Newport base of veterans charity Combat Stress put up for sale
The charity said the premises at Audley Court were no longer suitable for its service and it was working with veterans to find a more profitable location in the central region of the country.
Combat Stress acting chief executive Jeff Harrison added that the move would not affect the number of people receiving support in the Shropshire and Telford & Wrekin areas.
Scheduled to go on sale on Monday, the site is expected to receive offers in the range of £1.5-2million.
It will still be operational until the move is complete, having also been used as a vaccination center throughout the pandemic.
It comes after the charity stopped offering residential treatment at the facility in 2017, before announcing plans to sell it last year.
Mr Harrison said the ‘ideal’ location to move would be somewhere between Birmingham, Coventry and Leicester.
“We try to make all of our locations as accessible as possible and this new location would cover all of the Midlands,” he said.

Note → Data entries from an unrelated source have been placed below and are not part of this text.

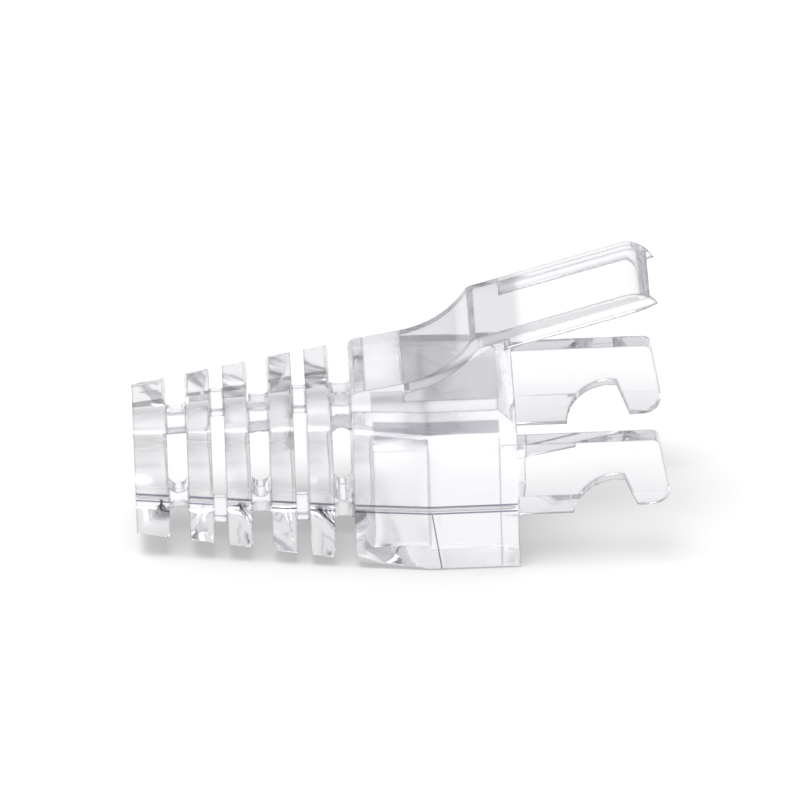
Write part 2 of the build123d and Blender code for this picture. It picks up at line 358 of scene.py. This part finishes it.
def clear_plastic(look):
    """Clear moulded plastic: glossy outside, finely matt where the cores were, faintly rippled,
    with painted shade along its edges, lines and greyer areas and a painted glow in the pocket.
    """
    material = bpy.data.materials.new("clear_plastic")
    bench = Bench(material)
    place = bench.add("ShaderNodeTexCoord", output="Object")
    x, y, z = (bench.axis(place, name) for name in "XYZ")
    bore, pocket = core_masks(x, y, z)
    outside = 1.0 - bore.most(pocket)
    step, lines = seam_marks(look, x, y, z)
    height = skin_height(bench, look, place, step * outside)
    bump = bench.add(
        "ShaderNodeBump",
        None,
        {"Height": height * (1.0 / MM), "Distance": MM, "Normal": bench.rounded(look.edge_radius)},
    )
    flat = bench.add("ShaderNodeNewGeometry", output="Normal")
    level = bench.axis(flat, "Z")
    agree = bench.add(
        "ShaderNodeVectorMath",
        {"operation": "DOT_PRODUCT"},
        {0: bench.rounded(look.outline_width), 1: flat},
        "Value",
    )
    facing = bench.add("ShaderNodeLayerWeight", None, {"Blend": 0.5}, "Facing")
    # Painted shade: edges where the rounded normal turns, the seam lines, rims turning away and
    # the greyer areas are darkened.
    edge = agree.fall(EDGE_TURN).most(lines * outside).most(look.painted_rim_shade * facing.rise(GRAZING))
    edge = edge.most(soft_shade(x, y, z, level))
    # Painted shade: the clear colour turns towards the painted shade colour wherever the mask
    # above is high.
    tint = bench.blend(edge, (*look.colour, 1.0), (*look.painted_shade_colour, 1.0))
    haze = bench.add(
        "ShaderNodeTexNoise", None, {"Vector": place, "Scale": HAZE_SCALE, "Detail": 3.0}
    )
    skin = look.roughness * (HAZE_LOW + HAZE_SPAN * haze)
    shader = bench.add(
        "ShaderNodeBsdfPrincipled",
        None,
        {
            # Painted shade: a near-black line along the guard's upper side edges.
            "Base Color": bench.blend(guard_shade_line(bench, x, z, level), tint, GUARD_SHADE_LINE_COLOUR),
            "Roughness": skin + look.core_roughness * bore.most(POCKET_MATT * pocket),
            "IOR": look.ior,
            "Transmission Weight": 1.0,
            "Normal": bump,
            # Painted light: the pocket glows, its ceiling most, to brighten the body seen through
            # it.
            "Emission Color": pocket * (POCKET_PAINTED_GLOW + CEILING_PAINTED_GLOW * z.rise(POCKET_CEILING)),
            "Emission Strength": 1.0,
        },
    )
    depth = bench.add(
        "ShaderNodeVolumeAbsorption",
        None,
        {"Color": (*look.depth_colour, 1.0), "Density": look.depth_density},
    )
    bench.add("ShaderNodeOutputMaterial", None, {"Surface": shader, "Volume": depth})
    return material


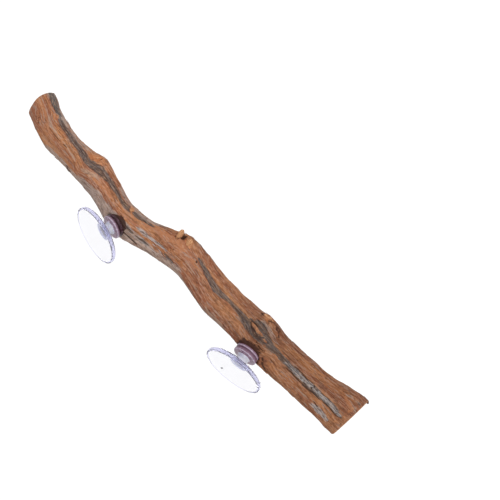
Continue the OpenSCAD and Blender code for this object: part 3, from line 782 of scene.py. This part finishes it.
def cup_profile():
    """From the screw's pocket, over the head, the neck and the dome, into the hollow"""
    disc_z = CUP_H - DISC_H
    groove = HEAD_T / 2
    corners = [
        (0, POCKET_TOP, 0), (POCKET_R, POCKET_TOP, 0.2), (POCKET_R, FLOOR_T, 0.2),
        (SHANK_R, FLOOR_T, 0.1), (SHANK_R, 0, 0.1), (HEAD_R, 0, 0.7),
        (HEAD_R, groove - 0.6, 0.4), (HEAD_R - GROOVE_DEPTH, groove - 0.2, 0.3),
        (HEAD_R - GROOVE_DEPTH, groove + 0.2, 0.3), (HEAD_R, groove + 0.6, 0.4),
        (HEAD_R, HEAD_T, 0.7), (NECK_R + 0.2, HEAD_T, 0.9),
        (NECK_R * 0.92, HEAD_T + 2.2, 0.9), (NECK_R, disc_z - 0.3, 0.8),
    ]
    dome = []
    for i in range(1, DOME_STEPS + 1):
        t = 1 - (1 - i / DOME_STEPS) ** 2
        bulge = 1 - (1 - t ** DOME_POWER) ** (1 / DOME_POWER)
        swell = t + (bulge - t) * DOME_SWELL
        dome.append((NECK_R + (CUP_R - NECK_R) * t, disc_z + (DISC_H - RIM_T) * swell, 0))
    hollow_r = CUP_R - LIP_W
    sphere = (hollow_r ** 2 + HOLLOW_H ** 2) / (2 * HOLLOW_H)
    hollow = []
    for i in range(HOLLOW_STEPS + 1):
        r = hollow_r * (1 - i / HOLLOW_STEPS)
        depth = sphere - math.sqrt(sphere ** 2 - r ** 2)
        hollow.append((r, CUP_H - HOLLOW_H + depth, 0.3 if i == 0 else 0))
    line = rounded(corners + dome + [(CUP_R, CUP_H, 0.3)] + hollow)
    return line, len(line) - len(hollow)


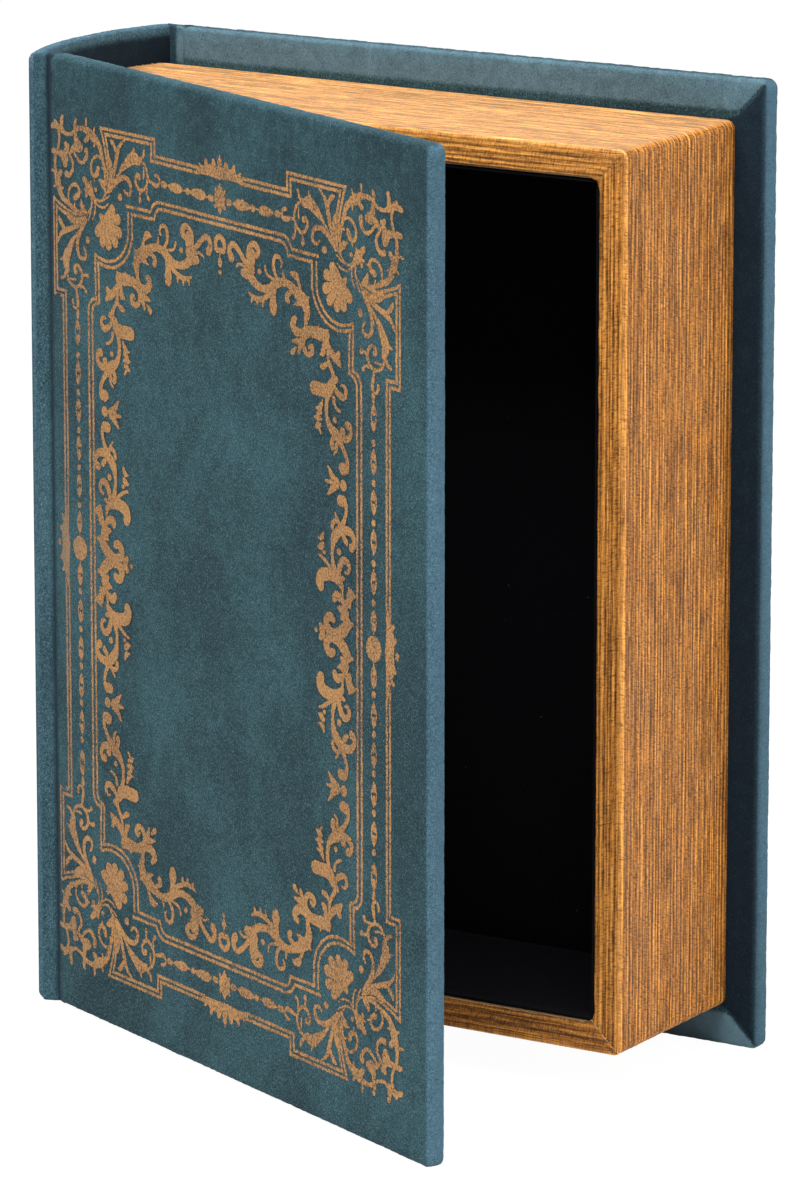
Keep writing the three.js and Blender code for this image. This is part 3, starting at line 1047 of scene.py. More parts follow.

“We’re not looking to buy, we’re looking to let. This is a significant change for the charity as Audley Court was a large property which meant it was inflexible in terms of funding.
“We’re actively looking now, so if we find something we’d be moving in relatively short order – that means months rather than weeks.”
Throughout the pandemic, the charity has focused on increasing its digital services and has implemented online and telephone therapy.
Self-help guides published by the charity in November have been viewed more than 4,000 times.
Mr Harrison said: “There will always be people who need to see someone and we will be piloting in-person treatments again in August and starting them in September. This will include Audley Court until we find a more appropriate place.”
Due to funding cuts, Combat Stress ceased offering residential treatment in Newport in 2017 in order to continue service in Scotland and the South of England. This left much of Audley Court redundant.
“At one point we had 28 bedrooms plus all the unused treatment rooms, it was just too big,” Mr Harrison said.
Nationally, Combat Stress has seen its referrals drop from 2,000 pre-Covid to 1,500, although the charity has shifted its focus to caring for veterans with the most complex mental health conditions. which require further care.